■ Entries with model source code ■
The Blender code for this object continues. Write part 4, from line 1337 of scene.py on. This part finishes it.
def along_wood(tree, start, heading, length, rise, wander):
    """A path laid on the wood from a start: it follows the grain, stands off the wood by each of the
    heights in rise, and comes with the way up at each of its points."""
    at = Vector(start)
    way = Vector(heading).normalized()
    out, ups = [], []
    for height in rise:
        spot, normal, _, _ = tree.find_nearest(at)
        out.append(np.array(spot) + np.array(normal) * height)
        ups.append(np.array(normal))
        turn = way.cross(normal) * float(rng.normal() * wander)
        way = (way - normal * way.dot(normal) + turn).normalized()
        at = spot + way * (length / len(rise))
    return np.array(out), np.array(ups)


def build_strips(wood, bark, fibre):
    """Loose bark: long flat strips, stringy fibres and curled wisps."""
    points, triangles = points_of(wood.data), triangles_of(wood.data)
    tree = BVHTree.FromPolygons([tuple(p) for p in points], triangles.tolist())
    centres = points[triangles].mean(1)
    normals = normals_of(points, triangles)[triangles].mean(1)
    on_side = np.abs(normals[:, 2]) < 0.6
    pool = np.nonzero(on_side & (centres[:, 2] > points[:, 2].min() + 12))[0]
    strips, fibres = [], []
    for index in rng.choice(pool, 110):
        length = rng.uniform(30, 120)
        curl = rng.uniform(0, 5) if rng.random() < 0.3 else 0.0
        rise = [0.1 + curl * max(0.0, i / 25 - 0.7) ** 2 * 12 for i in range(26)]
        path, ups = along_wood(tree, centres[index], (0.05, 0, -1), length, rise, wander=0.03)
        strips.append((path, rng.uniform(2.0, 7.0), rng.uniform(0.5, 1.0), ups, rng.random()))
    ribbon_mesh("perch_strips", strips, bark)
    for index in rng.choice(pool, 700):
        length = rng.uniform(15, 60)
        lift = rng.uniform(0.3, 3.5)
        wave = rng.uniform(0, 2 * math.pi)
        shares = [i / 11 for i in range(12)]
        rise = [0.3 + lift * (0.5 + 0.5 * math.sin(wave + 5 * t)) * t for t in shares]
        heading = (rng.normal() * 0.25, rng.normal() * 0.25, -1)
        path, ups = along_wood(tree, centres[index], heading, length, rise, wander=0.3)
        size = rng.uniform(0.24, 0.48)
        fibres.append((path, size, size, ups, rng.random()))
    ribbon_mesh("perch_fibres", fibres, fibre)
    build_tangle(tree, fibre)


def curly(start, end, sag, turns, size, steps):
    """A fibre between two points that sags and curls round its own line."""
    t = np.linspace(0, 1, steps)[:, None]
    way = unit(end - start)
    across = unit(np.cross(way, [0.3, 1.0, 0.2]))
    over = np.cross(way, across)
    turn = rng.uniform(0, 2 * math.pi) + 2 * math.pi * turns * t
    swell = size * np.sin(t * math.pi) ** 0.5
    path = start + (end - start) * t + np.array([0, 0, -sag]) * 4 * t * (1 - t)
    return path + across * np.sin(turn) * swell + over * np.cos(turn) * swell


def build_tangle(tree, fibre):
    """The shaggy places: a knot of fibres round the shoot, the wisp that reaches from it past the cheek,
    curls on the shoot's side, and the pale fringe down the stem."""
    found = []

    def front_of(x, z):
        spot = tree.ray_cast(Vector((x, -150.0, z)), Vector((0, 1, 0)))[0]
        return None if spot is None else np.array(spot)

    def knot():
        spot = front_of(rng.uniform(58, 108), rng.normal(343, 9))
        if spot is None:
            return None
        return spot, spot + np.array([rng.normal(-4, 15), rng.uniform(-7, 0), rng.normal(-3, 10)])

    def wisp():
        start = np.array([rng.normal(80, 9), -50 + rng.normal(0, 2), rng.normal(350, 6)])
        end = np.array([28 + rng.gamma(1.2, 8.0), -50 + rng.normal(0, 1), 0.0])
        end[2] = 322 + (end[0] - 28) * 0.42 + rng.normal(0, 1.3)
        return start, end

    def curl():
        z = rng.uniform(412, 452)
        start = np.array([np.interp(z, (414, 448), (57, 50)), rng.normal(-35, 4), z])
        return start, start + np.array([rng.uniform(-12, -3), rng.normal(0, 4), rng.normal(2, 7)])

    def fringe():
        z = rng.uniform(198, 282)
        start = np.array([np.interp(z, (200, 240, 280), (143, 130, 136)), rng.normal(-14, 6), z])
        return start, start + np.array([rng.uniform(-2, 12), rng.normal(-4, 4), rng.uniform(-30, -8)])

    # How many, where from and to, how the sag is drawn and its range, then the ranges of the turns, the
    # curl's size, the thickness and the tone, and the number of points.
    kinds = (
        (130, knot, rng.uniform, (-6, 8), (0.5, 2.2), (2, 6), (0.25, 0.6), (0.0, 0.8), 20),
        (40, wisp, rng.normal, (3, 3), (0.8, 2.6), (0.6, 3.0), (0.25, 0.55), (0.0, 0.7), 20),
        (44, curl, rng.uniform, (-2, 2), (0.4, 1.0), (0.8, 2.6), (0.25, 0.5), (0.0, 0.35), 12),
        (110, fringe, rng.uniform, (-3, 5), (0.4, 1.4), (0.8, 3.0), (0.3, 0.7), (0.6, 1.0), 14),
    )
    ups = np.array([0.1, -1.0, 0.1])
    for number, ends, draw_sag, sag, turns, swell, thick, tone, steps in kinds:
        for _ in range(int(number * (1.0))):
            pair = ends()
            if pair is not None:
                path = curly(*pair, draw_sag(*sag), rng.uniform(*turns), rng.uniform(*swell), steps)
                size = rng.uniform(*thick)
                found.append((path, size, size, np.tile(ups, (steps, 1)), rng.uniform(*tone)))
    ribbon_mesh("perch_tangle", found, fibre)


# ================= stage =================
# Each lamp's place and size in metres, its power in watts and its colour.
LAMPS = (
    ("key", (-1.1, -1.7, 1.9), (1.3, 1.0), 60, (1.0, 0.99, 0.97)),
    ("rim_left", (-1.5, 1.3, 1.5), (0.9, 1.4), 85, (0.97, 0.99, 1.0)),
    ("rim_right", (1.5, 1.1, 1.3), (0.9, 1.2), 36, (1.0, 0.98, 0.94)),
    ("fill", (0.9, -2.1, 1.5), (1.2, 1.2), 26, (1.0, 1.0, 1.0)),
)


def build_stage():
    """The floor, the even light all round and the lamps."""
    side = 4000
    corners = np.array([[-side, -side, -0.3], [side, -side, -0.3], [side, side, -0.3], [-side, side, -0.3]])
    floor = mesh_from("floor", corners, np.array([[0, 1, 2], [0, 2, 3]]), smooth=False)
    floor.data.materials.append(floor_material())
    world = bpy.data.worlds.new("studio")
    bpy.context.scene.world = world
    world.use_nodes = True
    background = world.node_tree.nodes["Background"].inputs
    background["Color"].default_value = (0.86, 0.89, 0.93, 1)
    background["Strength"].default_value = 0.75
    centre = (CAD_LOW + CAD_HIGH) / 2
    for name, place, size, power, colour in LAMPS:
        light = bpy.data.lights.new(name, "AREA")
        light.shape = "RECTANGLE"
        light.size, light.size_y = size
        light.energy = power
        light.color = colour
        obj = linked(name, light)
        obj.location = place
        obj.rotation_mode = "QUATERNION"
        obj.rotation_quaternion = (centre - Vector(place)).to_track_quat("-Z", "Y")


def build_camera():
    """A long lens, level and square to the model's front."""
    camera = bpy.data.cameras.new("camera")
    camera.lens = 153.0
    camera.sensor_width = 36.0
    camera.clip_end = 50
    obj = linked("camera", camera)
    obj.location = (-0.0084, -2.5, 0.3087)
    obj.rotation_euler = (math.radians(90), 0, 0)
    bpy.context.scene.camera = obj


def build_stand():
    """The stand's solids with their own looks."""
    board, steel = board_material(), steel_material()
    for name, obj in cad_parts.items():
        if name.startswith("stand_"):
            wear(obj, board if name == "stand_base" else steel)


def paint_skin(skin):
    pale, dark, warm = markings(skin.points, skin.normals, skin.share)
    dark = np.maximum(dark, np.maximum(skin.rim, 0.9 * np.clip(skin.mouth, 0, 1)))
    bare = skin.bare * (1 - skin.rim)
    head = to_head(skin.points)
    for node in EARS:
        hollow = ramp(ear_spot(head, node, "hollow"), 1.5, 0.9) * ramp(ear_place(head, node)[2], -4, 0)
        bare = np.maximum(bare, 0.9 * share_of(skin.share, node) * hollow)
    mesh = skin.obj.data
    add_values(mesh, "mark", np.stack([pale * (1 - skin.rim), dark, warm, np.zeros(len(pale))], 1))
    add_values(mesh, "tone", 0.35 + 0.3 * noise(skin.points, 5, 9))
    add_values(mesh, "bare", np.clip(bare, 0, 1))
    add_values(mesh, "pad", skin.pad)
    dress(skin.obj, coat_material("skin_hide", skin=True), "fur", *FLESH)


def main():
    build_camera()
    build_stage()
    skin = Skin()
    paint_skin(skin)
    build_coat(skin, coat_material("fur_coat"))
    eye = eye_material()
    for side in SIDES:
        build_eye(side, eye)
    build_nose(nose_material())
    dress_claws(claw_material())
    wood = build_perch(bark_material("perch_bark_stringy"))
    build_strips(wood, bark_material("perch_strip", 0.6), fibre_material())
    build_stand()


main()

...

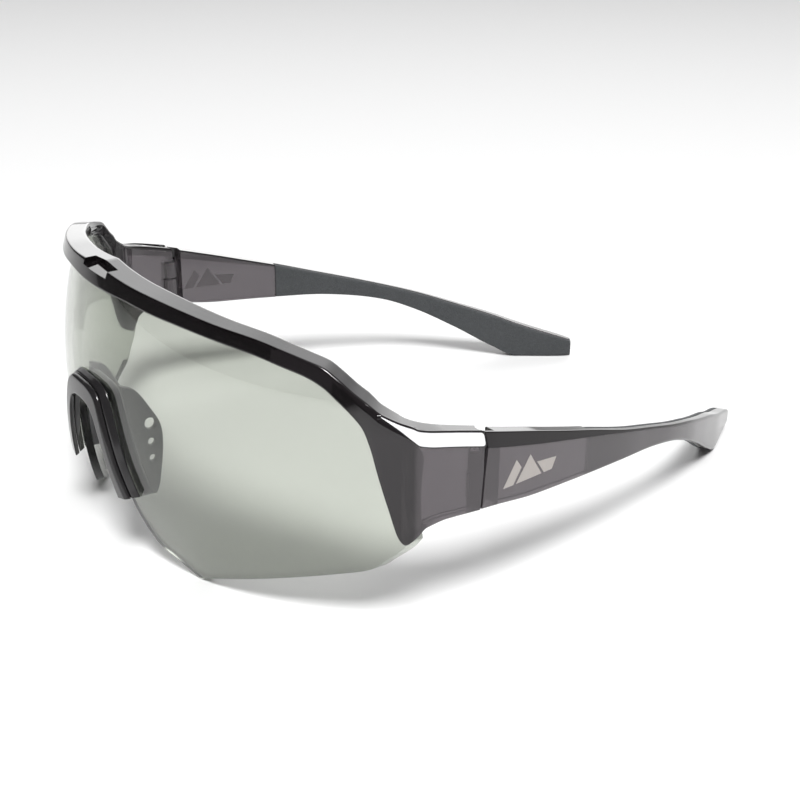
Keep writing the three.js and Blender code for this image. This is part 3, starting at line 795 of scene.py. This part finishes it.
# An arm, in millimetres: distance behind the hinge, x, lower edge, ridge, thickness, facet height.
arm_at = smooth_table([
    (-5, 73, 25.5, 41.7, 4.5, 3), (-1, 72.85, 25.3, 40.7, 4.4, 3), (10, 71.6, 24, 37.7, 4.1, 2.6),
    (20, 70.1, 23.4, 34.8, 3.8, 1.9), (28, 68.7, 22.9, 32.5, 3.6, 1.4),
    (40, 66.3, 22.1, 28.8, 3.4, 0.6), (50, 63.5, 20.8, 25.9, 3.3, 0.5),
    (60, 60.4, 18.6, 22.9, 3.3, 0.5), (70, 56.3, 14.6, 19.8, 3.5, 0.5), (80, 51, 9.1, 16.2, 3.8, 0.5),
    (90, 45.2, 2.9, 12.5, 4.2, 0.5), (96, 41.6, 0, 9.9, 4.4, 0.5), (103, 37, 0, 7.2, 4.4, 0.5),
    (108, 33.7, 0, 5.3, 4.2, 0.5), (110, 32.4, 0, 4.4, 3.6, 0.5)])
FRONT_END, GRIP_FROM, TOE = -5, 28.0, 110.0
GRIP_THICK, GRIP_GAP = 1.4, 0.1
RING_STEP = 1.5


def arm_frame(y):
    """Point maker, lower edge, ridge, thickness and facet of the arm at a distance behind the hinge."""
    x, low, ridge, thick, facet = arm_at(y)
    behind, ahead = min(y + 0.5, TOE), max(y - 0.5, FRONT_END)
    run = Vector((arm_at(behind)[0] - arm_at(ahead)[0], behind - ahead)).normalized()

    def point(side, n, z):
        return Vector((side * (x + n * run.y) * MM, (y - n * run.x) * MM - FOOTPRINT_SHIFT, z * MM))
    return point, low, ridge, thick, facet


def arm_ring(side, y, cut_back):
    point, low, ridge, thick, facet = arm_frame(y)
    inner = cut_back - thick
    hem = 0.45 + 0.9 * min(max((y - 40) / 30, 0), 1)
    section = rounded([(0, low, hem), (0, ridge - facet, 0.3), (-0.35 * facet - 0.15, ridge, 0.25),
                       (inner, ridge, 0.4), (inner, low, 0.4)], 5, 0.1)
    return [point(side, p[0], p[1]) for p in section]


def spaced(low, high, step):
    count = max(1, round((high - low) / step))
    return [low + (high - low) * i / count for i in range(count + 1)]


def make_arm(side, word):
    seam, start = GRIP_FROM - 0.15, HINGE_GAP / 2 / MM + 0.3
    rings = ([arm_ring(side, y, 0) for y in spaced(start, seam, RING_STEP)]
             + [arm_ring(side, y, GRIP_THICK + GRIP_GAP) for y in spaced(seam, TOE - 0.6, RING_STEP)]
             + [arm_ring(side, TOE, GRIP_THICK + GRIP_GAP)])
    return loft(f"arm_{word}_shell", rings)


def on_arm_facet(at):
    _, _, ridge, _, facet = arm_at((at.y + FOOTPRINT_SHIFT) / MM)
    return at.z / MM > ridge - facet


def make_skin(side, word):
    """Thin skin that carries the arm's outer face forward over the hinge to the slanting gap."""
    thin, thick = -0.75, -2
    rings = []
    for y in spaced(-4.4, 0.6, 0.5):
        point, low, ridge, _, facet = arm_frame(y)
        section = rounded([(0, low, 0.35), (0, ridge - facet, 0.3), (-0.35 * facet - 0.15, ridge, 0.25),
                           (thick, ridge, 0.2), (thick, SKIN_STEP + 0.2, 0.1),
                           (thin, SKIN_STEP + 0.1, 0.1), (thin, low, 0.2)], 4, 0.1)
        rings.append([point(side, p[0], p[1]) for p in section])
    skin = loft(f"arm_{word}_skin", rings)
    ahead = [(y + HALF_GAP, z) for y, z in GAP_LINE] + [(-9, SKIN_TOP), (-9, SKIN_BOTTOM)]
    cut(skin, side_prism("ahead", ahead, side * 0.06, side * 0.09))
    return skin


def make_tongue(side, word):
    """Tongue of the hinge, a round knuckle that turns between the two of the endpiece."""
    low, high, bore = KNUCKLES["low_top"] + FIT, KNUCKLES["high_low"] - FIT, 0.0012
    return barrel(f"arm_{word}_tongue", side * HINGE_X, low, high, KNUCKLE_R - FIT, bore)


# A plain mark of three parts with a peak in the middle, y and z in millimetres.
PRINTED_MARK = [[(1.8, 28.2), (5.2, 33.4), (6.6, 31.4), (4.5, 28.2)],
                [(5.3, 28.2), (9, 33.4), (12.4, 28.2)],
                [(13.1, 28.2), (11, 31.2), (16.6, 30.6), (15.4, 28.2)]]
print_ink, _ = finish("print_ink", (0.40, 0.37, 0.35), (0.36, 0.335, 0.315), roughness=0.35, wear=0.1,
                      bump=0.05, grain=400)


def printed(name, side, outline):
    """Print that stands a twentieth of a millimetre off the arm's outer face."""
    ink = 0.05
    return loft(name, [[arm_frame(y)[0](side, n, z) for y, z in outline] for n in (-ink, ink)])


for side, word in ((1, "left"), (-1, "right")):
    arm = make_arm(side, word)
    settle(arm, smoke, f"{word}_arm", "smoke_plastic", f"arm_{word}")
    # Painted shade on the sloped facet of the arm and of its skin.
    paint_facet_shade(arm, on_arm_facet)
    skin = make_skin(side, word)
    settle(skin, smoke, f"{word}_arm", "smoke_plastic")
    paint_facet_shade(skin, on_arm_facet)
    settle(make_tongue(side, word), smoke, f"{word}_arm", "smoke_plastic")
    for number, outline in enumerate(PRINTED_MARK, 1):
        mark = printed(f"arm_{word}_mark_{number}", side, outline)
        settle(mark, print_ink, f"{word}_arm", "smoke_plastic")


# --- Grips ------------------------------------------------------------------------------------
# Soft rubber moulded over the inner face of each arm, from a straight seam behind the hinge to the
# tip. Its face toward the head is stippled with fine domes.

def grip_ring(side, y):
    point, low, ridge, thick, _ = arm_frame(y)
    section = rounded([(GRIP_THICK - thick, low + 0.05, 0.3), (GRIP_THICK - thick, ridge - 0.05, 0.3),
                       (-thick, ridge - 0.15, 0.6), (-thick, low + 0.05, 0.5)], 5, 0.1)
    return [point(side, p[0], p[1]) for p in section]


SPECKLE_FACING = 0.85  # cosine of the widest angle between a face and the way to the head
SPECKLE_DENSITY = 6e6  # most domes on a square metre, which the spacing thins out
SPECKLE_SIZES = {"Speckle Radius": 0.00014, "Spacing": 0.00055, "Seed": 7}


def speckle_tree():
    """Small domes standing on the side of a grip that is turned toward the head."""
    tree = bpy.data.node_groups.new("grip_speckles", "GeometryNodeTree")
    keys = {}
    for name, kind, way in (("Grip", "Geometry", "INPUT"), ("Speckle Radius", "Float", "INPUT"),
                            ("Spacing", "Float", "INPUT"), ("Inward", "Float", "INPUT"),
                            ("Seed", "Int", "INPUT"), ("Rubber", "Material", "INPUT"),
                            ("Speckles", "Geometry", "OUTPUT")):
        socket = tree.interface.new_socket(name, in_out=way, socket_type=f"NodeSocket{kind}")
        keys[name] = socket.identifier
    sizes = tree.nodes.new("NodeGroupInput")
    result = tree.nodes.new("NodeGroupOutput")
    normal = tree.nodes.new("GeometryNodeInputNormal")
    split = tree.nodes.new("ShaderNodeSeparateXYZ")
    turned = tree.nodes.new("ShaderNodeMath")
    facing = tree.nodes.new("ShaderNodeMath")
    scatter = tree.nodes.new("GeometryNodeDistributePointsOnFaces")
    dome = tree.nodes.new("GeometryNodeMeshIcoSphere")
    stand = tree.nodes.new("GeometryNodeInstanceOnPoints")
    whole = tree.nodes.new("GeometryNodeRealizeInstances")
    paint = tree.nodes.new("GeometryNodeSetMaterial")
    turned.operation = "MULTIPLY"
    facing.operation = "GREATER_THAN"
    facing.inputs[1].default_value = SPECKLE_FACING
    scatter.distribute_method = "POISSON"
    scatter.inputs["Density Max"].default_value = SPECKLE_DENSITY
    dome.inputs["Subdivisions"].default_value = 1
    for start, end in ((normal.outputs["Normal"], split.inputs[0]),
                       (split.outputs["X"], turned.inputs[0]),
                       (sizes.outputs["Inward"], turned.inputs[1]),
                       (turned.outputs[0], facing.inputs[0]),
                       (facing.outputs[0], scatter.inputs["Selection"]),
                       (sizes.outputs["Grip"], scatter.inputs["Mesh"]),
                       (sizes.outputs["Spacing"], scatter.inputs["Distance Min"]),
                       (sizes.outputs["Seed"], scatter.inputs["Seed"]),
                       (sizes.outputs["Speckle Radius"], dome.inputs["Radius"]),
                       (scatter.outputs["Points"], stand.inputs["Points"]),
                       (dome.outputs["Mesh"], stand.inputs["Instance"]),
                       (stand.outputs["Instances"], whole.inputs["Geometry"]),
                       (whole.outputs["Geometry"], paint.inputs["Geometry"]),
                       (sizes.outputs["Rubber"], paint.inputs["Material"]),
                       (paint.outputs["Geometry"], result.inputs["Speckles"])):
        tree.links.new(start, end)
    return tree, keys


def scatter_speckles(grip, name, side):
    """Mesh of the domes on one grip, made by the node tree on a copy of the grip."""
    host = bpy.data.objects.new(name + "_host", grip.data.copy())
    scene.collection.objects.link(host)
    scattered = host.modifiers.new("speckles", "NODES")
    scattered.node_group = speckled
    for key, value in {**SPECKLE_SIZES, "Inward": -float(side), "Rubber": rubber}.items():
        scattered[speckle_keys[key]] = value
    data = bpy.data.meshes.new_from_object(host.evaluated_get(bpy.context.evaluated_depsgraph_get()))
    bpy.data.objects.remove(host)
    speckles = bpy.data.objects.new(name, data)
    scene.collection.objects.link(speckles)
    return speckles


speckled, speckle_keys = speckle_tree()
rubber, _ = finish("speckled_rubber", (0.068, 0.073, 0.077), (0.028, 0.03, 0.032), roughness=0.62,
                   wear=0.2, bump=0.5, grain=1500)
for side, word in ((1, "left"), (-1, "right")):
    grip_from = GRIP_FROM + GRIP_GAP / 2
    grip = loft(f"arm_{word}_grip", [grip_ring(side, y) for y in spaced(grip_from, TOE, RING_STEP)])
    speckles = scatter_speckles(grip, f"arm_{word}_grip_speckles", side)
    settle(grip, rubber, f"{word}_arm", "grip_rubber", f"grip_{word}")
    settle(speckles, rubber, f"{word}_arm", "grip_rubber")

■ What you need to do ■
In the data above, find the line that contains "Keep writing the" and the line that contains "RING_STEP = 1.5". Repeat exactly those lines and every line between them, and only those.

■ Task result ■
Keep writing the three.js and Blender code for this image. This is part 3, starting at line 795 of scene.py. This part finishes it.
# An arm, in millimetres: distance behind the hinge, x, lower edge, ridge, thickness, facet height.
arm_at = smooth_table([
    (-5, 73, 25.5, 41.7, 4.5, 3), (-1, 72.85, 25.3, 40.7, 4.4, 3), (10, 71.6, 24, 37.7, 4.1, 2.6),
    (20, 70.1, 23.4, 34.8, 3.8, 1.9), (28, 68.7, 22.9, 32.5, 3.6, 1.4),
    (40, 66.3, 22.1, 28.8, 3.4, 0.6), (50, 63.5, 20.8, 25.9, 3.3, 0.5),
    (60, 60.4, 18.6, 22.9, 3.3, 0.5), (70, 56.3, 14.6, 19.8, 3.5, 0.5), (80, 51, 9.1, 16.2, 3.8, 0.5),
    (90, 45.2, 2.9, 12.5, 4.2, 0.5), (96, 41.6, 0, 9.9, 4.4, 0.5), (103, 37, 0, 7.2, 4.4, 0.5),
    (108, 33.7, 0, 5.3, 4.2, 0.5), (110, 32.4, 0, 4.4, 3.6, 0.5)])
FRONT_END, GRIP_FROM, TOE = -5, 28.0, 110.0
GRIP_THICK, GRIP_GAP = 1.4, 0.1
RING_STEP = 1.5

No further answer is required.